Administration and Donors

  • Donors, many of whom are Jewish, should be engaged to fund new Israel Studies courses, chairs, and departments filled with non-biased faculty. In some cases, donors can be used to pressure university administrations to exercise oversight regarding “activist” professors (Steven Salaita).
  • Jewish students and groups should lobby administrations harder to curb anti-Israel activity that spills over into anti-Semitism. While anti-Israel speakers take up the mantle of “academic freedom,” administrators should be forced to uphold the standards they would apply if any other minority were targeted.
  • Administrators should disallow or at least refuse university funding for anti-Israel events that incite hatred.
  • A number of administrations have come out against BDS – this trend should be encouraged, both in announcements as well as actions, including increased cooperation with Israeli universities.

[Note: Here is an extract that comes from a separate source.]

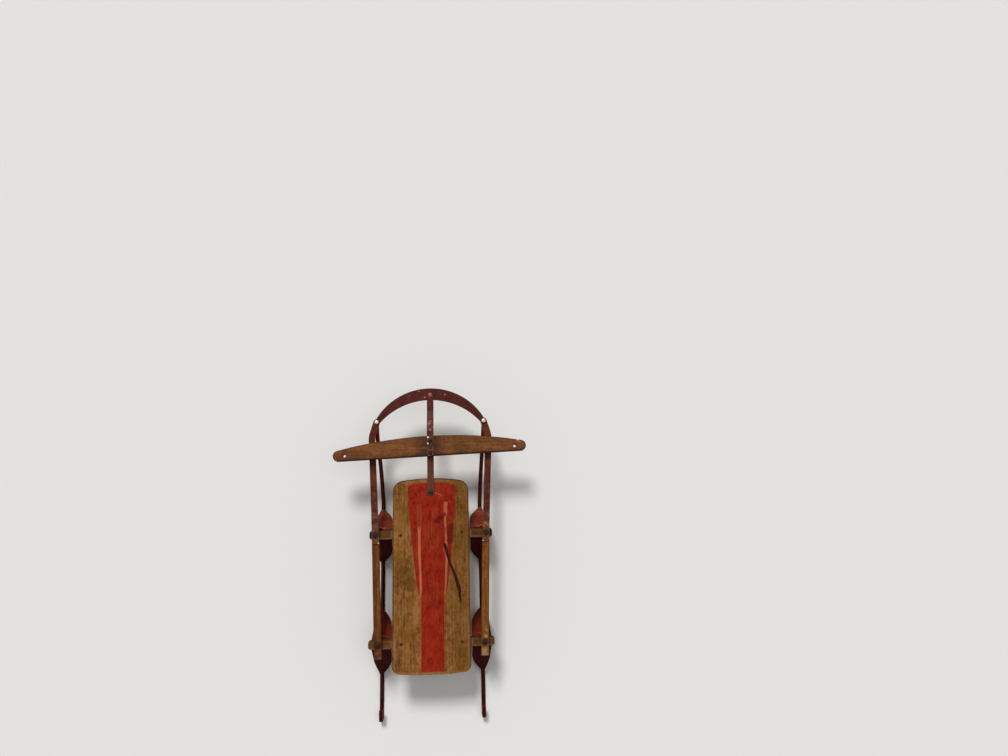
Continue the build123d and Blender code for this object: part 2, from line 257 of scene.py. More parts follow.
makeCamera(cameraValues)
makeStage(stageValues)
print("camera, lamps and floor are in place")

# ---- shared effects ----


def makeWoodGrain():
    # Grain runs along the vector's Y
    hand, given = startGroup(
        "woodGrain", {"Vector": "Vector", "Dark": "Color", "Light": "Color", "Grey": "Color", "Weather": "Float",
                      "Edge": "Float"}, {"Color": "Color", "Roughness": "Float", "Height": "Float"})
    broad = hand.noise((34, 7, 34), 5.0, 0.62, 0.6)
    rings = hand.add("ShaderNodeTexWave", {
        "Vector": hand.stretch((1, 0.045, 1), turn=0.02), "Scale": 34.0, "Distortion": 14.0, "Detail": 4.0,
        "Detail Scale": 1.2, "Detail Roughness": 0.65}, "Fac", wave_type="BANDS", bands_direction="X")
    fibre = hand.noise((620, 30, 620), 4.0, 0.72)
    speck = hand.noise((270, 150, 270), 4.0, 0.72)
    pores = hand.noise((1100, 90, 1100), 3.0, 0.65).ramp(0.60, 0.76)
    patches = hand.noise(21.0, 5.0, 0.62)
    blotch = hand.noise((95, 48, 95), 5.0, 0.68, 0.8)
    tone = rings * 0.05 + broad * 0.28 + speck * 0.30 + blotch * 0.28 + fibre * 0.14
    color = hand.mix(tone.ramp(0.39, 0.62), given["Dark"], given["Light"])
    color = hand.mix(patches.ramp(0.42, 0.66) * given["Weather"], color, given["Grey"])
    color = hand.mix(pores * 0.16, color, given["Dark"])
    # Handled edges are rubbed paler and pick up dirt in streaks
    rub = given["Edge"] * hand.noise(60.0, 4.0, 0.65).ramp(0.40, 0.62)
    color = hand.mix(rub * 0.45, color, given["Light"])
    soil = hand.noise((34, 17, 34), 6.0, 0.72, shift=(3, 1, 7)).ramp(0.50, 0.68)
    color = hand.mix(soil * 0.36, color, given["Dark"])
    hand.add("NodeGroupOutput", {"Color": color, "Roughness": patches * 0.22 + pores * 0.1 + 0.52,
                                 "Height": fibre * 0.5 + rings * 0.3 - pores * 0.5})
    return hand.tree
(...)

The U.S. Jewish Community and Jewish Organizations

  • The American Jewish community should be more vociferous in demanding recognition of the strong connection between anti-Zionism and anti-Semitism and in dispelling the attempted linkage of the Palestinian conflict to other “oppressed minority” and colonization narratives.
  • The Jewish community should clarify that legitimate criticism of Israel’s policies is acceptable, but questioning Israel’s right to exist is not. That said, we note this will be exceedingly difficult as different groups within the Jewish community define de-legitimization and legitimate criticism differently.
  • Jewish communal and organizational leaders should consult with pro-Israel student leaders. While some organizations have close communications with students, in some instances students feel that “out-of-touch” professionals dictate to them without first considering their points of view.
  • The Jewish Agency’s successful joint Shlihim program with Hillel currently has 65 emissaries that cover twice as many campuses, and is set to expand to 75. This program should be expanded both in terms of personnel and budgets.

The Israeli Government

  • Although the Israeli government could do more vis-a-vis the U.S. campus situation, it must recognize that the American Jewish community and pro-Israel groups should lead this fight, as is the case now, and offer behind the scenes support:
  • Israel needs to treat the campus effort as a front in Israel’s soft war against de-legitimization and BDS. To that end, the government should formulate a comprehensive government-wide strategy, appoint a strong operational director who reports to the prime minster, and grant an appropriate budget.
  • The government should provide, or at least assist in maintaining, a situation-room function that provides an up-to-date picture of all anti-Israel efforts on campuses, and provide timely and accurate information on events in Israel to American pro-Israel groups seeking such information. Currently, these groups must traverse a complicated Israeli bureaucracy to get accurate answers to deflect false or exaggerated accusations.
  • When necessary, Israel should help provide intelligence capabilities, for example, regarding potential funding of anti-Israel groups and provide support (behind the scenes) for “lawfare” or economic warfare efforts.
  • The government should initiate a project that brings together various hasbara organizations, such as the Jewish Agency, and help organize and fund training for advocates and diplomats – for students and shlihim who go to the U.S., as well as those who come to Israel on high-school and college programs. A similar program should be funded for college students in the U.S.
  • In general, Israel needs to take into consideration its actions and the comments of senior politicians and officials – how they will likely be perceived abroad and the impact they might have on Jews and non-Jews who are at the front lines of the war on de-legitimization. While we are not recommending Israel make national security decisions based on this factor, it should be cognizant of the “international price” it may pay for local actions or rhetoric.